To migrate this information from a schema named Test to a Kafka topic, you create rules to map the data to the target topic. The following rule illustrates the mapping.

{ "rules": [ { "rule-type": "selection", "rule-id": "1", "rule-name": "1", "rule-action": "include", "object-locator": { "schema-name": "Test", "table-name": "%" } }, { "rule-type": "object-mapping", "rule-id": "2", "rule-name": "DefaultMapToKafka", "rule-action": "map-record-to-record", "object-locator": { "schema-name": "Test", "table-name": "Customers" } } ] }

Given a Kafka topic and a partition key (in this case, taskResourceId.schemaName.tableName), the following illustrates the resulting record format using our sample data in the Kafka target topic:

{ "FirstName": "Randy", "LastName": "Marsh", "StoreId": "5", "HomeAddress": "221B Baker Street", "HomePhone": "1234567890", "WorkAddress": "31 Spooner Street, Quahog", "WorkPhone": "9876543210", "DateOfBirth": "02/29/1988" }

Restructuring data with attribute mapping

You can restructure the data while you are migrating it to a Kafka topic using an attribute map. For example, you might want to combine several fields in the source into a single field in the target. The following attribute map illustrates how to restructure the data.
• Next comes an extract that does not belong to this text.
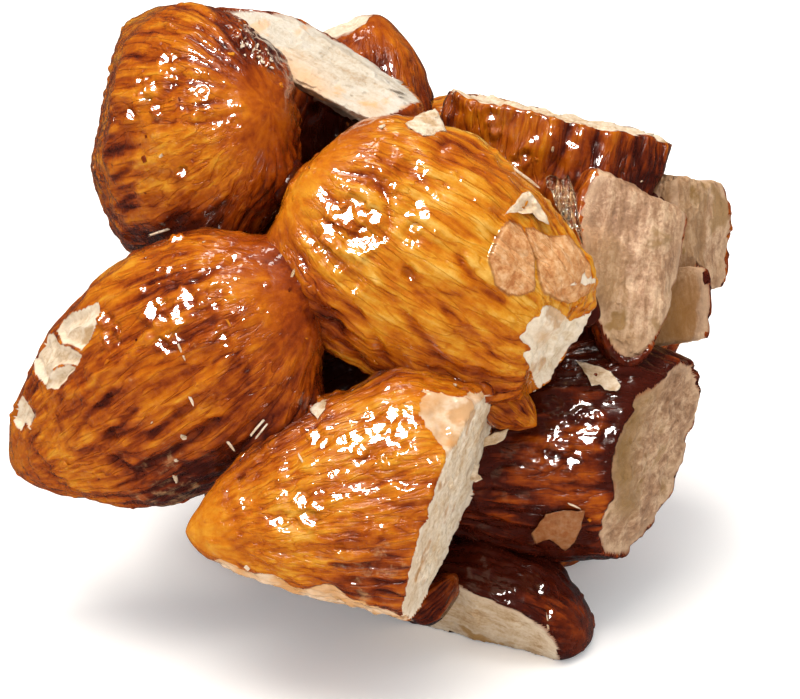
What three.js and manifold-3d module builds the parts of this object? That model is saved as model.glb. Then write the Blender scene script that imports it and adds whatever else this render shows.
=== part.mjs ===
// Nut cluster: caramelised almonds, some whole and some chopped, stuck together in one lump that stands on
// three cut faces. Every almond or chopped piece is its own solid, so each is one named mesh.
//
// Millimetres. The nuts are laid out in the cluster's own frame, which faces the front of the cluster:
// x to the right, y up its face, z out of its face. The whole group then leans back by LEAN, so that the
// part's frame has +Z up, with its origin under the middle of the cluster, on the surface it stands on.
import * as THREE from 'three';
import { mergeVertices } from 'three/addons/utils/BufferGeometryUtils.js';
import Module from 'manifold-3d';

const wasm = await Module();
wasm.setup();

// Driving dimensions.
const LEAN = 25; // degrees that the cluster's face leans back from upright
const FLOOR = -15; // height of the surface it stands on, up from the cluster frame's origin
const GAP = 0.3; // clearance between a nut and one that presses into it
const BLUNT = 0.5; // how round the blunt end is: the exponent of the outline there
const POINT = 0.72; // how pointed the tip is: the exponent of the outline there
const AROUND = 18; // facets round a nut
const ALONG = 11; // facets from its blunt end to its tip
const REACH = 60; // side of the block that a chop takes away, more than any nut

// What each nut shows: caramel over its skin, lighter or darker, or mostly the pale flesh inside.
const AMBER = 0xd07a1a;
const CARAMEL = 0xb05a14;
const BURNT = 0x6e2c0c;
const FLESH = 0xd2b48c;

// Each nut: its length, width and thickness, its middle, and how it is turned, in degrees. heading turns the
// tip anticlockwise from the right, dip turns it away behind the face, and roll turns the nut on its own long
// axis, 0 with its broad side to the front. Each cut is a plane: the way it faces, and how far it is from the
// nut's middle. What lies beyond it has been chopped off. Where two nuts press together, the later one gives.
const NUTS = [
  { name: 'almond_centre', colour: AMBER, size: [20.5, 14.1, 10], at: [2.7, 4.1, 7],
    heading: -32, dip: 5, roll: 0, cuts: [[[0.8, -0.47, 0.37], 7]] },
  { name: 'almond_front', colour: AMBER, size: [24, 14, 10], at: [0.5, -8.1, 8.5],
    heading: 188, dip: 0, roll: 0,
    cuts: [[[0.93, -0.33, 0.15], 2], [[0.5, 0.45, 0.74], 4.9], [[-0.3, -0.95, 0.1], 6.2]] },
  { name: 'almond_left', colour: CARAMEL, size: [23, 13.8, 10.5], at: [-13, -1.7, 4],
    heading: 210, dip: 30, roll: 0, cuts: [] },
  { name: 'almond_upper_left', colour: CARAMEL, size: [20, 14.2, 10.5], at: [-13.2, 11.7, 0],
    heading: 192, dip: 50, roll: 0, cuts: [[[-0.97, 0.2, 0.1], 3.4], [[-0.93, -0.3, 0.1], 4]] },
  { name: 'almond_lower_right', colour: BURNT, size: [23, 12.2, 9.5], at: [8.7, -5.7, 0],
    heading: 182, dip: 0, roll: 0, cuts: [[[0.85, -0.3, 0.45], 4.2]] },
  { name: 'almond_foot', colour: BURNT, size: [14, 10, 7], at: [4.2, -14.1, -1],
    heading: 162, dip: 10, roll: 90, cuts: [[[-0.41, -0.76, 0.5], 1.6]] },
  { name: 'almond_top', colour: CARAMEL, size: [20, 11, 8.5], at: [-3.2, 9.4, -6],
    heading: -95, dip: 0, roll: 40, cuts: [[[-0.45, 0.85, 0.25], 8.5]] },
  { name: 'slice_top', colour: FLESH, size: [13.5, 8.5, 7], at: [-4.8, 15.1, 2.4],
    heading: 149, dip: 15, roll: 74,
    cuts: [[[0.5, 0.83, 0.22], 0.5], [[0.1, 0.72, 0.68], 1], [[-0.46, -0.85, 0], 1.5]] },
  { name: 'half_right', colour: FLESH, size: [13, 10.4, 7], at: [13.2, 5.5, 2.8],
    heading: -98, dip: 0, roll: 60, cuts: [[[0.87, 0, 0.5], 0.3], [[0.43, 0.9, 0], 2.8]] },
  { name: 'slab_upper_right', colour: CARAMEL, size: [22, 13.3, 8.5], at: [8.6, 11.1, -3.8],
    heading: -103, dip: 0, roll: 0, cuts: [[[0.22, 0.97, 0.1], 2]] },
  { name: 'chunk_lower_right', colour: FLESH, size: [12, 9, 7.5], at: [13.6, 2.2, -2],
    heading: -80, dip: 0, roll: 30,
    cuts: [[[0.5, 0, 0.87], 1.5], [[0.1, -0.98, 0], 2], [[-0.1, 0.98, 0], 2]] },
  { name: 'chunk_upper_right', colour: FLESH, size: [14, 9, 7], at: [16.3, 6.5, -5],
    heading: -80, dip: 0, roll: 50, cuts: [[[0.8, 0, 0.6], 0.8], [[0.1, 1, 0], 3.2], [[0, -1, 0], 3]] },
  { name: 'almond_core', colour: BURNT, size: [20, 11, 9], at: [-3, -2.6, -3],
    heading: 25, dip: 0, roll: 20, cuts: [] },
  { name: 'back_foot_left', colour: CARAMEL, size: [18, 12, 9], at: [-2.4, -8, -9.8],
    heading: 3, dip: 0, roll: 0, cuts: [] },
  { name: 'back_foot_right', colour: CARAMEL, size: [16, 10.5, 9], at: [8.2, -6, -9.7],
    heading: 80, dip: 0, roll: 10, cuts: [] },
  { name: 'back_left', colour: CARAMEL, size: [19, 11.5, 9], at: [-10.7, 2.2, -7.8],
    heading: 85, dip: 0, roll: 20, cuts: [] },
  { name: 'back_middle', colour: AMBER, size: [20, 12, 9], at: [-0.7, 2.4, -12.4],
    heading: 152, dip: 0, roll: 0, cuts: [] },
  { name: 'back_right', colour: CARAMEL, size: [14, 9.5, 8], at: [12.6, 4, -10.5],
    heading: 70, dip: 0, roll: 30, cuts: [] },
  { name: 'back_upper_left', colour: CARAMEL, size: [14, 10, 8], at: [-10.5, 12.2, -9.5],
    heading: 50, dip: 0, roll: 0, cuts: [] },
  { name: 'back_upper_right', colour: AMBER, size: [17, 10.5, 8], at: [5.6, 9.2, -11.8],
    heading: -15, dip: 0, roll: 0, cuts: [] },
];

// A whole almond along x, its tip at +x: its outline is swept round its length, then flattened.
function almond([length, width, thickness]) {
  const widest = BLUNT / (BLUNT + POINT);
  const fullest = widest ** BLUNT * (1 - widest) ** POINT;
  const outline = Array.from({ length: ALONG + 1 }, (_, i) => {
    const s = (1 - Math.cos((Math.PI * i) / ALONG)) / 2;
    const halfWidth = ((width / 2) * s ** BLUNT * (1 - s) ** POINT) / fullest;
    return new THREE.Vector2(halfWidth, (s - 0.5) * length);
  });
  outline[ALONG].x = 0;
  return new THREE.LatheGeometry(outline, AROUND).rotateZ(-Math.PI / 2).scale(1, 1, thickness / width);
}

// A closed geometry as a manifold-3d solid, without the triangles that the lathe folds up at its poles.
function solidOf(geometry) {
  const bare = geometry.clone().deleteAttribute('normal').deleteAttribute('uv');
  const merged = mergeVertices(bare, 1e-4);
  const corners = merged.index.array;
  const triVerts = [];
  for (let i = 0; i < corners.length; i += 3) {
    const [a, b, c] = corners.slice(i, i + 3);
    if (a !== b && b !== c && c !== a) triVerts.push(a, b, c);
  }
  return new wasm.Manifold(
    new wasm.Mesh({
      numProp: 3,
      vertProperties: merged.attributes.position.array,
      triVerts: new Uint32Array(triVerts),
    }),
  );
}

function geometryOf(solid) {
  const { vertProperties, triVerts } = solid.getMesh();
  const geometry = new THREE.BufferGeometry();
  geometry.setAttribute('position', new THREE.BufferAttribute(vertProperties, 3));
  geometry.setIndex(new THREE.BufferAttribute(triVerts, 1));
  geometry.computeVertexNormals();
  return geometry;
}

// Chops off what lies beyond the plane that faces `facing`, `distance` from the point `from`.
function chop(solid, from, facing, distance) {
  const way = new THREE.Vector3(...facing).normalize();
  const block = new THREE.BoxGeometry(REACH, REACH, REACH).translate(0, 0, REACH / 2);
  block.applyQuaternion(new THREE.Quaternion().setFromUnitVectors(new THREE.Vector3(0, 0, 1), way));
  const [x, y, z] = new THREE.Vector3(...from).addScaledVector(way, distance).toArray();
  return solid.subtract(solidOf(block.translate(x, y, z)));
}

const lean = THREE.MathUtils.degToRad(LEAN);
const down = [0, -Math.cos(lean), -Math.sin(lean)];

// A nut in the cluster's frame, chopped, and grown by `extra` all over.
function nutSolid({ size, at, heading, dip, roll, cuts }, extra = 0) {
  const turn = new THREE.Euler(...[roll, dip, heading].map(THREE.MathUtils.degToRad), 'ZYX');
  const whole = almond(size.map((side) => side + 2 * extra))
    .applyQuaternion(new THREE.Quaternion().setFromEuler(turn))
    .translate(...at);
  const chopped = cuts.reduce(
    (solid, [facing, distance]) => chop(solid, at, facing, distance + extra),
    solidOf(whole),
  );
  return chop(chopped, [0, 0, 0], down, -FLOOR + extra);
}

const cluster = new THREE.Group();
const placed = [];
for (const nut of NUTS) {
  let solid = nutSolid(nut);
  for (const earlier of placed) solid = solid.subtract(nutSolid(earlier, GAP));
  const glazed = nut.colour !== FLESH;
  const material = new THREE.MeshStandardMaterial({
    color: nut.colour,
    roughness: glazed ? 0.2 : 0.7,
    metalness: 0,
  });
  const mesh = new THREE.Mesh(geometryOf(solid), material);
  mesh.name = nut.name;
  cluster.add(mesh);
  placed.push(nut);
}
cluster.rotation.x = Math.PI / 2 - lean;

// The origin goes under the middle of the cluster, on the surface that it stands on.
const part = new THREE.Group().add(cluster);
const box = new THREE.Box3().setFromObject(part, true);
const middle = box.getCenter(new THREE.Vector3());
cluster.position.set(-middle.x, -middle.y, -box.min.z);

export default part;
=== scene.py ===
# %% [markdown]
# # A nut cluster: almonds stuck together by caramel
# The real thing is a handful of almonds, some whole and some chopped, stirred in boiling sugar and spooned
# out in one lump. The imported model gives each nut's size and place. This script gives each one its skin,
# its torn flesh and its caramel, and adds the crumbs that stuck to it.
# Lengths are millimetres until a mesh is made, because that is how one thinks of a nut.

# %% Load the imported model
import itertools
import math

import bpy
import numpy as np
from mathutils import Matrix, Vector


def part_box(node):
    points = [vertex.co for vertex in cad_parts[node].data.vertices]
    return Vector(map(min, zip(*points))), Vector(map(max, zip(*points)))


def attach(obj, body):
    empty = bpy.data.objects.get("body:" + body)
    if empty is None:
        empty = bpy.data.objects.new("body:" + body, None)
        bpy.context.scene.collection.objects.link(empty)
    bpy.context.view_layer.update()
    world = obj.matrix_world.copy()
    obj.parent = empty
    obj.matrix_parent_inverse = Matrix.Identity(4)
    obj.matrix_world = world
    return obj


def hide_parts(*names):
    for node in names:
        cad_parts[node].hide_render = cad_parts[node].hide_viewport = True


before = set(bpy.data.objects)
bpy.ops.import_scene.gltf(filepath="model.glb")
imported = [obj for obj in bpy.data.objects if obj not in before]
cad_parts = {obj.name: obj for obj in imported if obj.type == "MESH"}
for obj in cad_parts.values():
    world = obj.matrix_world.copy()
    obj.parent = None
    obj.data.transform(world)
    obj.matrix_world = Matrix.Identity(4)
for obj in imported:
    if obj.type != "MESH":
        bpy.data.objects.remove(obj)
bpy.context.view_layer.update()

MM = 0.001

# %% [markdown]
# ## Where the nuts lie
# An almond has a blunt end and a pointed tip. In the cluster's own frame x runs to the right, y up its face
# and z out of its face, and the whole lump leans back by LEAN. heading turns a nut's tip anticlockwise from
# the right, dip turns it away behind the face, and roll turns the nut on its long axis. The nuts' sizes and
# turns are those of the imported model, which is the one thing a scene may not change.
# A cut is where the nut was chopped or snapped: the way it faces, how far it is from the nut's middle, how
# rough it is, from 0 for a knife's cut to 1 for a break, and what it is now: bare flesh, flesh glazed with
# caramel, or whole skin where the nut is only flat.
# Some nuts also say how they differ from the rest: more is how much thicker, and so darker, their caramel is
# drawn, which on the lowest and the hidden nuts is partly painted shade, wrinkle how broad their wrinkles are,
# calm how much of each end is smooth, ribbed how strong their ribs are, and rim how round the edge of their
# cuts is. Those at the back are whole, so a line each is enough for them.

# %% The nuts
LEAN = math.radians(25)
FLOOR = -15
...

{ "rules": [ { "rule-type": "selection", "rule-id": "1", "rule-name": "1", "rule-action": "include", "object-locator": { "schema-name": "Test", "table-name": "%" } }, { "rule-type": "object-mapping", "rule-id": "2", "rule-name": "TransformToKafka", "rule-action": "map-record-to-record", "target-table-name": "CustomerData", "object-locator": { "schema-name": "Test", "table-name": "Customers" }, "mapping-parameters": { "partition-key-type": "attribute-name", "partition-key-name": "CustomerName", "exclude-columns": [ "firstname", "lastname", "homeaddress", "homephone", "workaddress", "workphone" ], "attribute-mappings": [ { "target-attribute-name": "CustomerName", "attribute-type": "scalar", "attribute-sub-type": "string", "value": "${lastname}, ${firstname}" }, { "target-attribute-name": "ContactDetails", "attribute-type": "document", "attribute-sub-type": "json", "value": { "Home": { "Address": "${homeaddress}", "Phone": "${homephone}" }, "Work": { "Address": "${workaddress}", "Phone": "${workphone}" } } } ] } } ] }

To set a constant value for partition-key, specify a partition-key value. For example, you might do this to force all the data to be stored in a single partition. The following mapping illustrates this approach.

{ "rules": [ { "rule-type": "selection", "rule-id": "1", "rule-name": "1", "object-locator": { "schema-name": "Test", "table-name": "%" }, "rule-action": "include" }, { "rule-type": "object-mapping", "rule-id": "1", "rule-name": "TransformToKafka", "rule-action": "map-record-to-document", "object-locator": { "schema-name": "Test", "table-name": "Customer" }, "mapping-parameters": { "partition-key": { "value": "ConstantPartitionKey" }, "exclude-columns": [ "FirstName", "LastName", "HomeAddress", "HomePhone", "WorkAddress", "WorkPhone" ], "attribute-mappings": [ { "attribute-name": "CustomerName", "value": "${FirstName},${LastName}" }, { "attribute-name": "ContactDetails", "value": { "Home": { "Address": "${HomeAddress}", "Phone": "${HomePhone}" }, "Work": { "Address": "${WorkAddress}", "Phone": "${WorkPhone}" } } }, { "attribute-name": "DateOfBirth", "value": "${DateOfBirth}" } ] } } ] }
Note

The partition-key value for a control record that is for a specific table is TaskId.SchemaName.TableName. The partition-key value for a control record that is for a specific task is that record's TaskId. Specifying a partition-key value in the object mapping has no impact on the partition-key for a control record.

Message format for Apache Kafka

The JSON output is simply a list of key-value pairs.

RecordType

The record type can be either data or control. Data records represent the actual rows in the source. Control records are for important events in the stream, for example a restart of the task.

Operation

For data records, the operation can be create, read, update, or delete.

For control records, the operation can be TruncateTable or DropTable.

SchemaName

The source schema for the record. This field can be empty for a control record.

TableName

The source table for the record. This field can be empty for a control record.

Timestamp

The timestamp for when the JSON message was constructed. The field is formatted with the ISO 8601 format.